Выбрать главу

Вокруг Кидаша живут татары, башкиры, чуваши, мордва, и когда, бывало, все эти народы в воскресенье съедутся и сойдутся в Кидаш на базар, картина получалась довольно яркая и своеобразная. Чуялась близость Азии. В самом же Кидаше население русское (преимущественно старообрядцы), около полутора тысячи человек.

В селе две церкви — православная и единоверческая и старообрядческая молельня; две школы — мужская и женская; почтовое отделение, пожарное депо, волостное правление, несколько лавок и казенный кабак. Кружок местной интеллигенции составляли: лесничий и два его помощника, земский врач, фельдшерица, акушерка, становой пристав, два учителя и учительница, начальник почтового отделения, судебный пристав, два священника, из них Н. М. Краснов был одним из самых энергичных деятелей во время голода; прежде здесь жили еще мировые судьи, временно проживал судебный следователь и заведывавший казенными работами в голодные годы; наконец, отчасти к этому кружку примыкали и служащие на суконной фабрике Алафузовых, отстоящей в пяти верстах от Кидаша.
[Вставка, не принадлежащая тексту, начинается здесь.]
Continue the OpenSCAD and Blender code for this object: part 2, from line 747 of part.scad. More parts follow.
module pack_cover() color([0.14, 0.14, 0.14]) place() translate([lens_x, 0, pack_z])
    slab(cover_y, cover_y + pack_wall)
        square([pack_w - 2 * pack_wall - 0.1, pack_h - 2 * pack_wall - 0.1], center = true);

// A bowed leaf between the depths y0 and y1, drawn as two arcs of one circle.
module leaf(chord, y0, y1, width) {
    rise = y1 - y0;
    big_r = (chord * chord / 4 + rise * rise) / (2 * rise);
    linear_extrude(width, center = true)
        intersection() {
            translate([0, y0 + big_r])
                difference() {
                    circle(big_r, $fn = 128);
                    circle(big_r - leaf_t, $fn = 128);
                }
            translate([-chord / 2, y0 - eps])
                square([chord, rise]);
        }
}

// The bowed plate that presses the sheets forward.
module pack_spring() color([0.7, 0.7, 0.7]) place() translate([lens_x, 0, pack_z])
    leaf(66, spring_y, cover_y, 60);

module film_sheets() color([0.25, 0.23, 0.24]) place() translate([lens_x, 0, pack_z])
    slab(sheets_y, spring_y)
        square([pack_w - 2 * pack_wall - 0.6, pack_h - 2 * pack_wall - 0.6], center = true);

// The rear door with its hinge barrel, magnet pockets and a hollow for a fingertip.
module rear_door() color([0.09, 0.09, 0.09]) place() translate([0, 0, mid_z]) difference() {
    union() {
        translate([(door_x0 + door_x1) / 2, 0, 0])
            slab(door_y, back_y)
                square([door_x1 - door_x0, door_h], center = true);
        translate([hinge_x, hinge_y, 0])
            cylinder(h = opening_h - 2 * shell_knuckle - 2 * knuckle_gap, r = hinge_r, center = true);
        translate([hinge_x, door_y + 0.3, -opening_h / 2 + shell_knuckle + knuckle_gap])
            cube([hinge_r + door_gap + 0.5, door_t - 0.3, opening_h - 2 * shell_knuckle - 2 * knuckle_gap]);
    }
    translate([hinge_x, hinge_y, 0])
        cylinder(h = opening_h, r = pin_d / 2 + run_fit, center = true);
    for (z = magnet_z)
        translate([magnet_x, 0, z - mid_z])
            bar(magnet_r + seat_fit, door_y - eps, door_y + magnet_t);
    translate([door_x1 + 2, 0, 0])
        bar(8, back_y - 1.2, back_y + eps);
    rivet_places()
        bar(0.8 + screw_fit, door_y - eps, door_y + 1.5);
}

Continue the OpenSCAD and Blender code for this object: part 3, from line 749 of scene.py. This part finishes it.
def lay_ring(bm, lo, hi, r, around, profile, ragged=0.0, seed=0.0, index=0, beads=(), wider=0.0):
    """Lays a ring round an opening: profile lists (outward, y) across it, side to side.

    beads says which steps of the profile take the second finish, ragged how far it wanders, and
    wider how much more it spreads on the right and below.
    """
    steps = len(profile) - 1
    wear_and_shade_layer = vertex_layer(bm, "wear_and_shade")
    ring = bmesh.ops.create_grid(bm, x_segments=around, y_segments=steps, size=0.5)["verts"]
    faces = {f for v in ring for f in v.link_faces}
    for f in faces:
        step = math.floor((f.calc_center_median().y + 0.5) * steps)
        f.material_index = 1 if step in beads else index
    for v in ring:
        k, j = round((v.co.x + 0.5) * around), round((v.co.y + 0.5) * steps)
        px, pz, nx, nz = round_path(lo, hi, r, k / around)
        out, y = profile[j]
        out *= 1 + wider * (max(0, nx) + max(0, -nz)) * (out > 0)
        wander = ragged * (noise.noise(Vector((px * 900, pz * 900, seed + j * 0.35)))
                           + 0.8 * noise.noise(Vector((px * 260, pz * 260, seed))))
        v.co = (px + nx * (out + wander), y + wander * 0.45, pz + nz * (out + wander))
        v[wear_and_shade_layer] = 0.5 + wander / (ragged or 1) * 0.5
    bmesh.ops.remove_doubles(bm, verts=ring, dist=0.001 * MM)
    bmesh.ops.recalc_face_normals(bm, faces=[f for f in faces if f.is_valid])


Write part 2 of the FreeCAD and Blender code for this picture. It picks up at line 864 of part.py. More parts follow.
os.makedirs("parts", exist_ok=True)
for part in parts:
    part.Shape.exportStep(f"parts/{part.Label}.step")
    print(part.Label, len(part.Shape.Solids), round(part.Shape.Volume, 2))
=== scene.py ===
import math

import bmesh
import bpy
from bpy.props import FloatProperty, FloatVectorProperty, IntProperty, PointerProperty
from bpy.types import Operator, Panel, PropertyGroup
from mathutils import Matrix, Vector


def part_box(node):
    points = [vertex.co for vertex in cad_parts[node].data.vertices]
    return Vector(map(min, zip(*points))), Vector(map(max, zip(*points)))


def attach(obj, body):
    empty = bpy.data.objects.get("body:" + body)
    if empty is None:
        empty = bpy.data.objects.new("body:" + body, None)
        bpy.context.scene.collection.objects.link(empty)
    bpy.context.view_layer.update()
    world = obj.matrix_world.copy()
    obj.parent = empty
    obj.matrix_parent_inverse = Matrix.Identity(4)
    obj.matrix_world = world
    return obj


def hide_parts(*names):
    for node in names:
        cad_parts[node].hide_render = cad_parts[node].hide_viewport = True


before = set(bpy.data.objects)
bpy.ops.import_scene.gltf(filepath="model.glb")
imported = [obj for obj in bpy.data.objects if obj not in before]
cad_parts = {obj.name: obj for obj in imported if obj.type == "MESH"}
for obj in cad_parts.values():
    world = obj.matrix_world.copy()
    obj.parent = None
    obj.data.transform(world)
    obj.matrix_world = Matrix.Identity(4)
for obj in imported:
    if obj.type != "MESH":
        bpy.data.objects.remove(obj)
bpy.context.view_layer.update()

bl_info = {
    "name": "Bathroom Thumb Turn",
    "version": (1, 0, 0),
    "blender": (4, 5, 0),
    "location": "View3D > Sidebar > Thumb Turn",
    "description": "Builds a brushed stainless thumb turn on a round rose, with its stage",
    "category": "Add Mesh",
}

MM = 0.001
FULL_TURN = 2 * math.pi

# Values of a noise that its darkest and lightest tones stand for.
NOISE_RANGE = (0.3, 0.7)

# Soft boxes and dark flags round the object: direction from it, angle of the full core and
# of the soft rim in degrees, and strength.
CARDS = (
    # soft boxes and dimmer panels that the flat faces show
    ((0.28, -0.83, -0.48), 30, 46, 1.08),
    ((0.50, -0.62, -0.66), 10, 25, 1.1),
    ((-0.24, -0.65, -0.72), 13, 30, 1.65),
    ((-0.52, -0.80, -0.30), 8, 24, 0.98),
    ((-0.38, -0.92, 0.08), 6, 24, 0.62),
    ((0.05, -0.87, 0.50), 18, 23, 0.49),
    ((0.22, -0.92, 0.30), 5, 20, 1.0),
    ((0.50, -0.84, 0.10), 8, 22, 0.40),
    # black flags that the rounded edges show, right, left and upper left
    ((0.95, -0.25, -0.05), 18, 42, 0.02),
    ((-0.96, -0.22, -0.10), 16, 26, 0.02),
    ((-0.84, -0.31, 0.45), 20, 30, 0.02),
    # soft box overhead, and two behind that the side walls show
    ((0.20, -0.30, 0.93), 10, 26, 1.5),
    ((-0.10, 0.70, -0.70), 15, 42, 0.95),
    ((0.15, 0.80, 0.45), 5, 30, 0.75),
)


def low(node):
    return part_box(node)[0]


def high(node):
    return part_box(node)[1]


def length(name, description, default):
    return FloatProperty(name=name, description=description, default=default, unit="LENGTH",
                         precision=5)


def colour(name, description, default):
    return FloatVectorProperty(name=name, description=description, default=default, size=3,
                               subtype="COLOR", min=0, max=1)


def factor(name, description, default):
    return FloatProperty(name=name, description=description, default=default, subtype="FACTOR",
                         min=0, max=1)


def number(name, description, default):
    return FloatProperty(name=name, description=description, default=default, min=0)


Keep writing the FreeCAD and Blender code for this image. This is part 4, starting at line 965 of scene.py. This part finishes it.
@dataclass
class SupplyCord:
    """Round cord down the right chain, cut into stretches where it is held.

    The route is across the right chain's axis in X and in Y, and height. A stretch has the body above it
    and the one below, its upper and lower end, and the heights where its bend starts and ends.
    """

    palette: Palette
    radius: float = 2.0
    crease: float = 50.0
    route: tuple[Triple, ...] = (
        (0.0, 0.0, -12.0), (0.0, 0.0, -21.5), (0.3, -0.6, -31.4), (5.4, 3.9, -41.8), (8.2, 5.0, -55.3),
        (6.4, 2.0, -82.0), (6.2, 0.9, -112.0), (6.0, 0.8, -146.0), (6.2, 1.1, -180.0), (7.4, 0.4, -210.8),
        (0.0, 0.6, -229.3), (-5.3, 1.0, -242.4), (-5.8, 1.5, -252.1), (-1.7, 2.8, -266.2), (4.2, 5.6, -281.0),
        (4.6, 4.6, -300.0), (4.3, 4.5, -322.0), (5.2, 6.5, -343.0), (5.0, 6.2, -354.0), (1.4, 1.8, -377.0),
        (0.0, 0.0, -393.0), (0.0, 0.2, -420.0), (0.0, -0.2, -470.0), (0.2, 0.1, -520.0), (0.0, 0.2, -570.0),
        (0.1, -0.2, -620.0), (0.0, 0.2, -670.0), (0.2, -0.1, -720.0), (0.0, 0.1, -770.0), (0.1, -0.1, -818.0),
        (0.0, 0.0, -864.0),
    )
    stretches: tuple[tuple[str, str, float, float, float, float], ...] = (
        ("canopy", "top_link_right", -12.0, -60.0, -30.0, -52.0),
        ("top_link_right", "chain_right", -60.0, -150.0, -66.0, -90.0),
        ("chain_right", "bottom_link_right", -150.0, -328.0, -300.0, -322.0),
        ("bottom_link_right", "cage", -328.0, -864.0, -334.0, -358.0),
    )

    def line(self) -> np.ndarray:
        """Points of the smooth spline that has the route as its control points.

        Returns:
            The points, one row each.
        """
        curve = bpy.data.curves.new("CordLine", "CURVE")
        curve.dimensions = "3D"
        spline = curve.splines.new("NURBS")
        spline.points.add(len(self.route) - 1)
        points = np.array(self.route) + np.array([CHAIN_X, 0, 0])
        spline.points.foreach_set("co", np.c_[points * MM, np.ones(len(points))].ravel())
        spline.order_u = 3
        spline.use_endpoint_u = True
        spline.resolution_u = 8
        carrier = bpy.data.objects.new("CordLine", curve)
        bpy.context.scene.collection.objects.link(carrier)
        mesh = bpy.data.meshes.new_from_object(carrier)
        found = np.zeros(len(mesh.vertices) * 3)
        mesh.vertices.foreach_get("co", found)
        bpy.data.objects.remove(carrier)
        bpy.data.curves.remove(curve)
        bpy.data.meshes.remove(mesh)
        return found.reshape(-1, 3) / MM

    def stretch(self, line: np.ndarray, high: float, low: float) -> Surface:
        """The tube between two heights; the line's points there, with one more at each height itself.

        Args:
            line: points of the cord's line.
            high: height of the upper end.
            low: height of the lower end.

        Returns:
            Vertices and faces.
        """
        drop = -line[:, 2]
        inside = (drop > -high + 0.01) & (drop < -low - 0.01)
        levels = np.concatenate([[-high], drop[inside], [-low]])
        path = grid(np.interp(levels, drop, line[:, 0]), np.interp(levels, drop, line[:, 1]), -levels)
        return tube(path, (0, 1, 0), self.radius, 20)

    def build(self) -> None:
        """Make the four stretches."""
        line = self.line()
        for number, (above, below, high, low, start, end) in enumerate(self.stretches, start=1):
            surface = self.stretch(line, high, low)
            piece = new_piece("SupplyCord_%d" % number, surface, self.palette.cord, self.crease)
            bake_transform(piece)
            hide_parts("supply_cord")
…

Село Верхнетроицкое и вся местность вокруг него, почти вплоть до города Белебея, составляли не когда часть обширных владений Бенардаки. Здесь, в Кидаше, был завод, с многочисленной администрацией, с управляющим во главе. В среде старожилов и до сего дня еще сохранились воспоминанья о тех почти баснословных, «героических временах», когда здесь безумствовали «заводские господа», задавая приезжавшим гостям лукулловские пиры и для потехи швыряя в пруд бутылки шампанского… Все минуло. От дома, походившего на дворец, с целой анфиладой комнат, роскошно обставленных, где жил — не жил, а царствовал — управляющей, в настоящее время лишь уцелели подвалы, громадные ямы, выложенные кирпичом… «Так проходит слава мира». От сада осталось в живых лишь несколько жалких акаций да две-три сосны.

От завода осталось побольше воспоминаний. Это шлак, массы шлака. Повсюду, куда ни идешь, — шлак, серый, режущий обувь. Все улицы села вымощены шлаком, шлак залегает на дне пруда, на дне речки, и речные берега из шлака, шлак на дне оврагов и по скатам их, за селеньем груды, целые холмы шлака, уже давно поросшие травой и деревьями.

Здесь я должен упомянуть, что в ту пору лесничим в Кидаше быль П. Т. Гарин, человек, отличавшийся необычайной простотой нравов.

Близко принимал он к сердцу интересы рабочего народа, вникал во все его нужды и по возможности облегчал его тяжелое существованье. По воскресеньям в Кидаш собирался на базар народ из всех окрестных деревень, и лесничий — для того, чтобы не отрывать крестьян в будни от работы, не заставлять их приезжать (иногда издалека) нарочно в другой раз на неделе — принимал по воскресеньям, с утра до позднего вечера, всех, имевших до него дело. Воскресенье было специально приемным днем, но, кроме того, и в будни каждый, кому случалась нужда, шел в канцелярию. А лесничий, значит, и в воскресенье не давал себе отдыха…

Нередко — преимущественно переселенцы — звонили или стучались к лесничему в двенадцатом часу ночи, когда в Кидаше добрые люди уже спят или спать собираются, и лесничий, не стесняясь временем, толковал с пришельцами далеко за полночь, не как лицо, старающееся только о том, как бы поскорее отделаться от мужика, но как человек, сочувствующий своим обездоленным ближним, знающий дело и желающий как можно лучше объяснить им все, касающееся их интересов.

Являлись к нему выходцы из Рязанской, Курской, Казанской, Симбирской, Самарской губ., из Малороссии, являлись и ходоки посмотреть на «новые места», являлись и толпы переселенцев уже со свидетельствами на получение участков казенной земли. Как таборы кочующих цыган, эти толпы останавливались за селом, всего чаще на Марковой горе, останавливались со своими телегами, со своими семьями — с женами, с малыми детьми и со всяким скарбом. Разводились костры и их огни в синеватом сумраке летней ночи красноватым светом озаряли толпившихся вокруг них людей с жалкими, истомленными лицами, с загорелыми темно-бронзовыми руками, кучи грязных лохмотьев, оглобли телег, поднятые кверху, и лошадиные морды… И все эти переселенцы то поодиночке, то гурьбой «валили» к лесничему во всякое время дня и ночи, и лесничий не уставал объяснять им все, что нужно.